John Hobbs | Published on 12/17/2023



by Glenn Chaple

Messier 56 Globular Cluster in Lyra (Magnitude 8.3, Size 8.8’)


            During an evening at the 1982 Stellafane Convention, I learned exactly why Charles Messier created his catalog of faux comets. An attendee asked if I had a star atlas, as he had spotted with his telescope a comet-like object in the area between Lyra and Cygnus. Excitement quickly turned to disappointment as the atlas identifed the object as an 8th magnitude globular cluster discovered by Messier in January, 1779.

            The 2000.0 coordinates for Messier 56 are: RA 19h16m35.6s, Dec +30o11’00.5”. I usually pick it up by aiming at a spot midway between gamma (γ) Lyrae and the beautiful double star Albireo (beta [β] Cygni) and then nudging the scope slightly towards Albireo. A low power sweep of the area will turn up a small roundish glow. No wonder Messier and my friend at Stellafane thought they had uncovered a comet!

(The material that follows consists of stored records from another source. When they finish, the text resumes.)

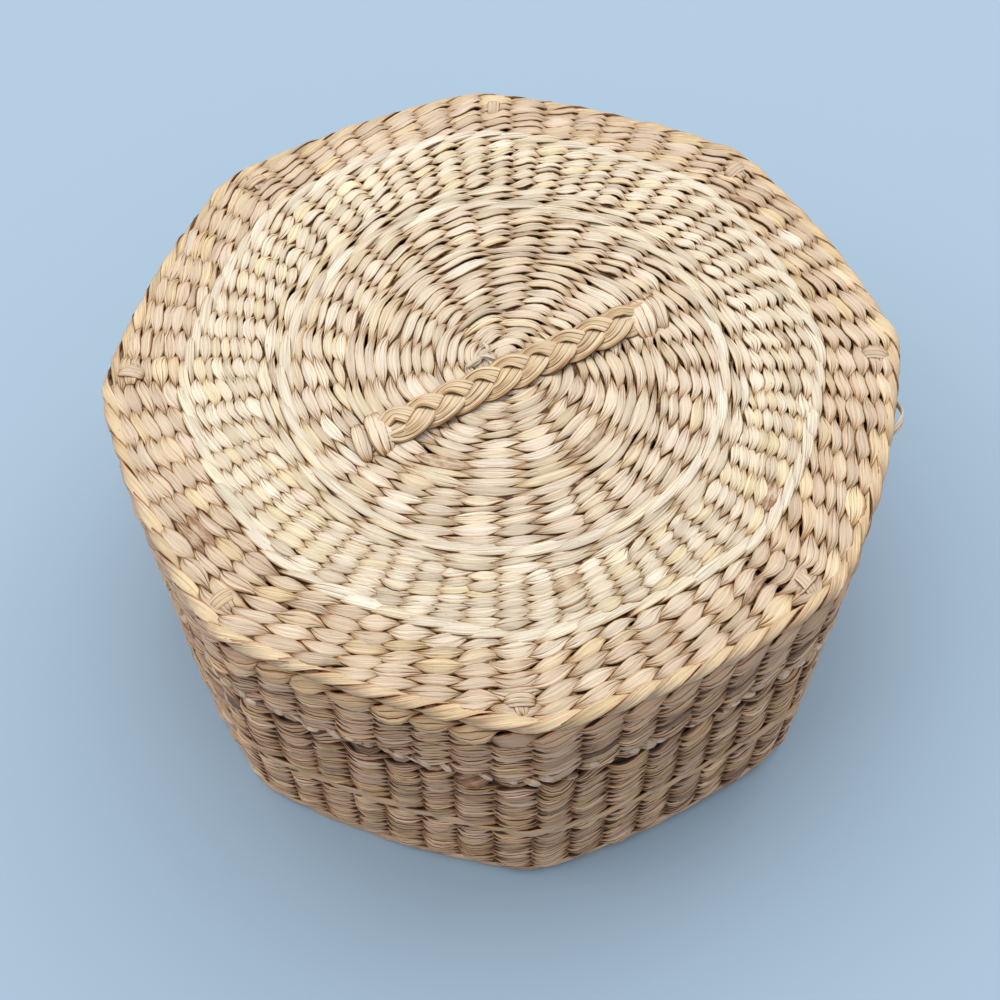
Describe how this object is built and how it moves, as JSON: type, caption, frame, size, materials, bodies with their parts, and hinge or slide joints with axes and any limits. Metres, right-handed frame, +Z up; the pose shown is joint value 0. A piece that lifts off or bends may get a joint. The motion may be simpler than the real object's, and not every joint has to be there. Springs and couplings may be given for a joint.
{
  "type": "lidded basket",
  "caption": "Octagonal twined-grass basket with a lift-off lid that slips over its neck and a flat plaited handle across the lid.",
  "frame": {"origin": "centre of the underside, on the surface that the basket stands on", "axes": "+Z up through the lid; one of the eight corners points along -Y, one along +X"},
  "size_m": [0.23, 0.23, 0.1115],
  "materials": {
    "dull_grass": "dull pinkish beige dried grass, twined",
    "bright_grass": "cream dried grass, twined, faint sheen",
    "pale_grass": "pale long strands of dried grass, twisted",
    "rope_grass": "yellow-cream thick strands, twisted or plaited",
    "tan_grass": "grey-tan dried grass, twined",
    "cut_ends": "clipped stake ends with pale pith"
  },
  "bodies": {
    "basket": {"base_centre_weave": "dull_grass", "base_ring_twist": "pale_grass", "base_outer_weave": "tan_grass", "base_edge_twist": "tan_grass", "wall_lower_weave": "tan_grass", "wall_accent_twist": "rope_grass", "wall_upper_weave": "tan_grass", "neck_weave": "dull_grass", "body_rim_binding": "rope_grass"},
    "lid": {"lid_centre_weave": "dull_grass", "lid_inner_ring_twist": "pale_grass", "lid_middle_weave": "bright_grass", "lid_outer_ring_twist": "pale_grass", "lid_outer_weave": "bright_grass", "lid_rim_rope": "rope_grass", "lid_skirt_weave": "tan_grass", "lid_trimmed_edge": "cut_ends", "corner_loop_1": "dull_grass", "corner_loop_2": "dull_grass", "corner_loop_3": "dull_grass", "corner_loop_4": "dull_grass", "corner_loop_5": "dull_grass", "corner_loop_6": "dull_grass", "corner_loop_7": "dull_grass", "corner_loop_8": "dull_grass", "handle_strand_1": "rope_grass", "handle_strand_2": "rope_grass", "handle_strand_3": "rope_grass", "handle_wrap_left": "pale_grass", "handle_wrap_right": "pale_grass"}
  },
  "joints": [
    {"name": "lid_lift", "type": "slide", "parent": "basket", "child": "lid", "axis": [0, 0, 1], "range_m": [0, 0.12]}
  ]
}
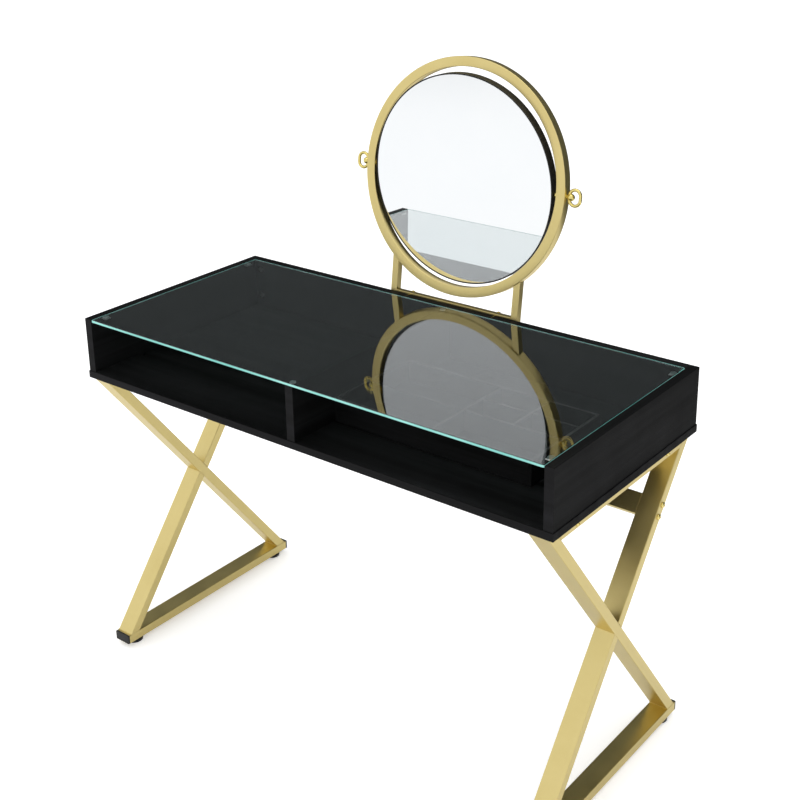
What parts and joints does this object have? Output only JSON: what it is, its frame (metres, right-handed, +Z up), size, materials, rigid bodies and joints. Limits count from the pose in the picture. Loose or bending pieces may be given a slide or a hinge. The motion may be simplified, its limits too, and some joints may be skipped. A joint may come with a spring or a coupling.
{
  "type": "vanity table with mirror",
  "caption": "Vanity table with a flush glass top over two open bays, a sliding jewellery tray, X-shaped metal leg frames and a round tilting mirror in a ring at the back.",
  "frame": {"origin": "on the floor, under the middle of the whole outline in X and Y, which is 38.3 mm behind the middle of the case", "axes": "+X to the right of the person at the table, -Y to the front, +Z up"},
  "size_m": [1.103, 0.5806, 1.2472],
  "materials": {
    "black_board": "satin black foil with a faint grain",
    "clear_glass": "polished clear float glass with green edges",
    "zinc_steel": "zinc plated",
    "clear_pads": "clear soft pads",
    "plain_wood": "plain beech",
    "gold_paint": "satin champagne gold powder coat",
    "gold_plating": "polished gold plating",
    "black_plastic": "fine matte black",
    "mirror_silver": "silvered glass",
    "dark_board": "dark fibre board",
    "nylon": "natural nylon"
  },
  "bodies": {
    "root": {"bottom_board": "black_board", "left_side_panel": "black_board", "right_side_panel": "black_board", "back_panel": "black_board", "centre_partition": "black_board", "glass_top": "clear_glass", "glass_support_pegs": "zinc_steel", "glass_pads": "clear_pads", "partition_bumpers": "clear_pads", "cam_locks": "zinc_steel", "cam_bolts": "zinc_steel", "partition_dowels": "plain_wood", "case_screws": "zinc_steel", "rail_screws": "zinc_steel", "left_through_leg": "gold_paint", "left_upper_leg": "gold_paint", "left_lower_leg": "gold_paint", "left_top_rail": "gold_paint", "left_bottom_rail": "gold_paint", "right_through_leg": "gold_paint", "right_upper_leg": "gold_paint", "right_lower_leg": "gold_paint", "right_top_rail": "gold_paint", "right_bottom_rail": "gold_paint", "rail_end_caps": "black_plastic", "glide_nuts": "zinc_steel", "front_cross_rail": "gold_paint", "rear_cross_rail": "gold_paint", "rear_stretcher": "gold_paint", "cross_rail_bolts": "gold_plating", "stretcher_bolts": "gold_plating", "left_post": "gold_paint", "right_post": "gold_paint", "stand_crossbar": "gold_paint", "stand_bolts": "gold_plating", "mirror_ring": "gold_paint"},
    "tray": {"tray_base": "black_board", "tray_left_wall": "black_board", "tray_right_wall": "black_board", "tray_front_wall": "black_board", "tray_back_wall": "black_board", "tray_long_divider": "black_board", "tray_depth_divider": "black_board", "tray_short_divider": "black_board", "tray_small_divider": "black_board"},
    "mirror": {"mirror_rim": "black_plastic", "mirror_backing": "dark_board", "mirror_glass": "mirror_silver", "left_pivot_bush": "nylon", "right_pivot_bush": "nylon"},
    "left_screw": {"left_thumb_screw": "gold_plating", "left_pivot_collar": "gold_plating"},
    "right_screw": {"right_thumb_screw": "gold_plating", "right_pivot_collar": "gold_plating"},
    "foot_left_front": {"glide_left_front": "black_plastic"},
    "foot_left_rear": {"glide_left_rear": "black_plastic"},
    "foot_right_front": {"glide_right_front": "black_plastic"},
    "foot_right_rear": {"glide_right_rear": "black_plastic"}
  },
  "joints": [
    {"name": "tray_slide", "type": "slide", "parent": "root", "child": "tray", "axis": [0, -1, 0], "range_m": [-0.14, 0.2]},
    {"name": "mirror_tilt", "type": "hinge", "parent": "root", "child": "mirror", "pos_m": [0, 0.24916, 1.00802], "axis": [1, 0, 0], "continuous": true},
    {"name": "left_screw_turn", "type": "hinge", "parent": "root", "child": "left_screw", "pos_m": [-0.2, 0.24916, 1.00802], "axis": [-1, 0, 0], "range_deg": [-180, 180]},
    {"name": "right_screw_turn", "type": "hinge", "parent": "root", "child": "right_screw", "pos_m": [0.2, 0.24916, 1.00802], "axis": [1, 0, 0], "range_deg": [-180, 180]},
    {"name": "foot_left_front_turn", "type": "hinge", "parent": "root", "child": "foot_left_front", "pos_m": [-0.521, -0.2573, 0], "axis": [0, 0, 1], "range_deg": [-180, 180]},
    {"name": "foot_left_rear_turn", "type": "hinge", "parent": "root", "child": "foot_left_rear", "pos_m": [-0.521, 0.1807, 0], "axis": [0, 0, 1], "range_deg": [-180, 180]},
    {"name": "foot_right_front_turn", "type": "hinge", "parent": "root", "child": "foot_right_front", "pos_m": [0.521, -0.2573, 0], "axis": [0, 0, 1], "range_deg": [-180, 180]},
    {"name": "foot_right_rear_turn", "type": "hinge", "parent": "root", "child": "foot_right_rear", "pos_m": [0.521, 0.1807, 0], "axis": [0, 0, 1], "range_deg": [-180, 180]}
  ]
}
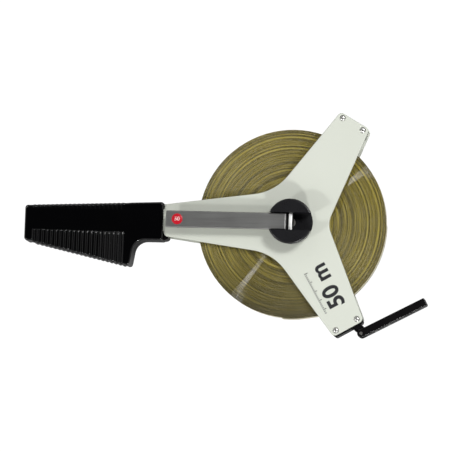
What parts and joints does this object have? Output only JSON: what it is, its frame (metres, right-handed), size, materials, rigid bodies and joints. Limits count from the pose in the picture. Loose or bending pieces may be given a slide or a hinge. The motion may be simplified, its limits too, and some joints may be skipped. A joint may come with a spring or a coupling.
{
  "type": "surveyor tape reel",
  "caption": "Open-frame surveyor's tape reel: three-arm frame, ribbed side handle, wound steel tape, slotted hub with a folding crank, and a hinged pull bar at the tape's end.",
  "frame": {"origin": "on the reel axis, on the flat rear cap the reel lies on", "axes": "+Z along the reel axis towards the crank side, -X along the handle"},
  "size_m": [0.4065, 0.2243, 0.0445],
  "materials": {
    "frame_paint": "satin off-white coat",
    "black_plastic": "satin",
    "hub_plastic": "satin",
    "handle_grip": "satin moulded grip",
    "brushed_steel": "brushed along its length",
    "polished_steel": "bright",
    "screw_steel": "zinc plated",
    "tape_coat": "coated steel tape, cut edges outwards",
    "white_acetal": "smooth",
    "red_plastic": "gloss"
  },
  "bodies": {
    "frame": {"front_plate": "frame_paint", "rear_plate": "frame_paint", "frame_rivets": "polished_steel", "upper_end_block": "black_plastic", "mouth_block": "black_plastic", "upper_brace": "brushed_steel", "roller_pins": "polished_steel", "tape_lead": "tape_coat", "tape_end_link": "brushed_steel", "end_fitting": "black_plastic", "link_rivets": "polished_steel", "front_bush": "white_acetal", "rear_bush": "white_acetal", "rear_cap": "black_plastic", "rear_cap_screws": "screw_steel", "handle_front_shell": "handle_grip", "handle_rear_shell": "handle_grip", "handle_screws": "screw_steel", "neck_block": "black_plastic"},
    "reel": {"axle": "screw_steel", "axle_key": "screw_steel", "retaining_ring": "screw_steel", "spool_drum": "black_plastic", "spool_front_flange": "black_plastic", "spool_rear_flange": "black_plastic", "flange_screws": "screw_steel", "tape_coil": "tape_coat", "crank_hub": "hub_plastic", "hub_screw": "screw_steel", "crank_hinge_pin": "polished_steel"},
    "crank": {"crank_strip": "brushed_steel", "knob_stud": "screw_steel", "crank_badge": "red_plastic"},
    "knob": {"crank_knob": "black_plastic"},
    "entry_roller_body": {"entry_roller": "white_acetal"},
    "exit_roller_body": {"exit_roller": "white_acetal"},
    "pull_bar_body": {"pull_bar": "black_plastic", "bar_pin": "polished_steel", "bar_rivets": "polished_steel"}
  },
  "joints": [
    {"name": "reel_spin", "type": "hinge", "parent": "frame", "child": "reel", "pos_m": [0, 0, 0], "axis": [0, 0, 1], "continuous": true},
    {"name": "crank_fold", "type": "hinge", "parent": "reel", "child": "crank", "pos_m": [0, 0, 0.0356], "axis": [0, 1, 0], "range_deg": [0, 180]},
    {"name": "knob_spin", "type": "hinge", "parent": "crank", "child": "knob", "pos_m": [-0.1135, 0, 0.0385], "axis": [0, 0, 1], "continuous": true},
    {"name": "entry_roller_spin", "type": "hinge", "parent": "frame", "child": "entry_roller_body", "pos_m": [0.04265, -0.09442, 0.0155], "axis": [0, 0, 1], "continuous": true},
    {"name": "exit_roller_spin", "type": "hinge", "parent": "frame", "child": "exit_roller_body", "pos_m": [0.05733, -0.09168, 0.0155], "axis": [0, 0, 1], "continuous": true},
    {"name": "pull_bar_swing", "type": "hinge", "parent": "frame", "child": "pull_bar_body", "pos_m": [0.07267, -0.10846, 0.0155], "axis": [0, 0, 1], "range_deg": [-120, 0]}
  ]
}
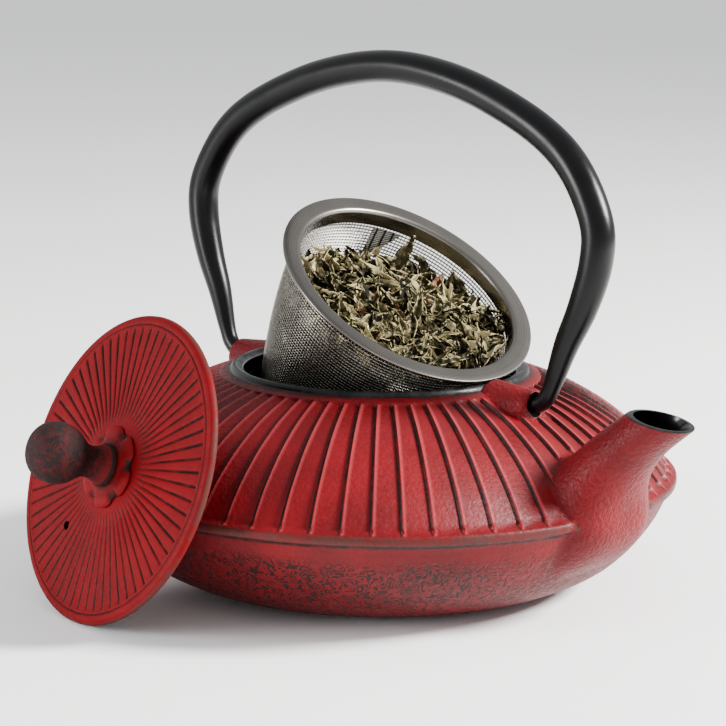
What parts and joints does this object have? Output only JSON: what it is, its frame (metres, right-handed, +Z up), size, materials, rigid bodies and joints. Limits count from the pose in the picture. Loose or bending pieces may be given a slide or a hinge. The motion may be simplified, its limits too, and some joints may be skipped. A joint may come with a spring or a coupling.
{
  "type": "teapot",
  "caption": "Low round cast iron teapot with a swinging bail handle, a loose lid with a ball knob leaning on the pot, and a mesh infuser of tea leaves tilted in the mouth.",
  "frame": {"origin": "centre of the pot's flat base, on the surface it stands on", "axes": "+X towards the spout, +Z up"},
  "size_m": [0.1828, 0.1836, 0.1411],
  "materials": {
    "red_enamel": "red enamel over rough cast iron, wiped dark in the grooves",
    "black_powder_coat": "satin black powder coat",
    "red_enamel_lid": "red enamel with dark wiped grooves",
    "worn_iron_knob": "dark brown iron with red enamel worn off",
    "plated_steel": "zinc plated",
    "stainless_rim": "brushed stainless steel",
    "stainless_mesh": "woven stainless wire mesh",
    "tea_leaves": "dry curled green tea leaves"
  },
  "bodies": {
    "pot": {"pot_body": "red_enamel"},
    "bail": {"bail_handle": "black_powder_coat"},
    "lid": {"lid_plate": "red_enamel_lid", "knob_rosette": "red_enamel_lid", "lid_knob": "worn_iron_knob", "knob_washer": "plated_steel", "knob_screw": "plated_steel"},
    "infuser": {"infuser_rim": "stainless_rim", "infuser_wall": "stainless_mesh", "infuser_seam": "stainless_mesh", "infuser_floor": "stainless_mesh", "tea_leaves": "tea_leaves"}
  },
  "joints": [
    {"name": "bail_swing", "type": "hinge", "parent": "pot", "child": "bail", "pos_m": [0, 0, 0.0537], "axis": [1, 0, 0], "range_deg": [-98, 80]},
    {"name": "lid_lift", "type": "slide", "parent": "pot", "child": "lid", "axis": [-0.1761, -0.923, 0.342], "range_m": [0, 0.12]},
    {"name": "infuser_lift", "type": "slide", "parent": "pot", "child": "infuser", "axis": [0.5756, -0.0302, 0.8171], "range_m": [0, 0.034]}
  ]
}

            M56 certainly doesn’t get the attention that Lyra’s other Messier object, the “Ring Nebula” M57, does. I’ve seen the Ring many hundreds of times with a variety of instruments, while I can count on one hand the number of times M56 has graced my eyepiece field.  Those earlier observations of M56 were all made with small-aperture instruments, so I recently returned to M56 with a 10-inch f/5 reflecting telescope and a magnifying power of 208X.  Even then, the cluster was barely resolved, with perhaps a dozen visible stars of around magnitude 13 to 14.                  

            Studies indicate that M56 is about 33,000 light years from earth. It spans a diameter of some 84 light years.




















Messier 56 Finder Chart











Messier 56 Image


Mario Motta, MD.  (ATMoB)

I imaged M56 with my 32 inch, in Lum, and RGB filters with my ZWO ASI 6200 camera. About 2 hours total imaging.processed in PixInsight. ”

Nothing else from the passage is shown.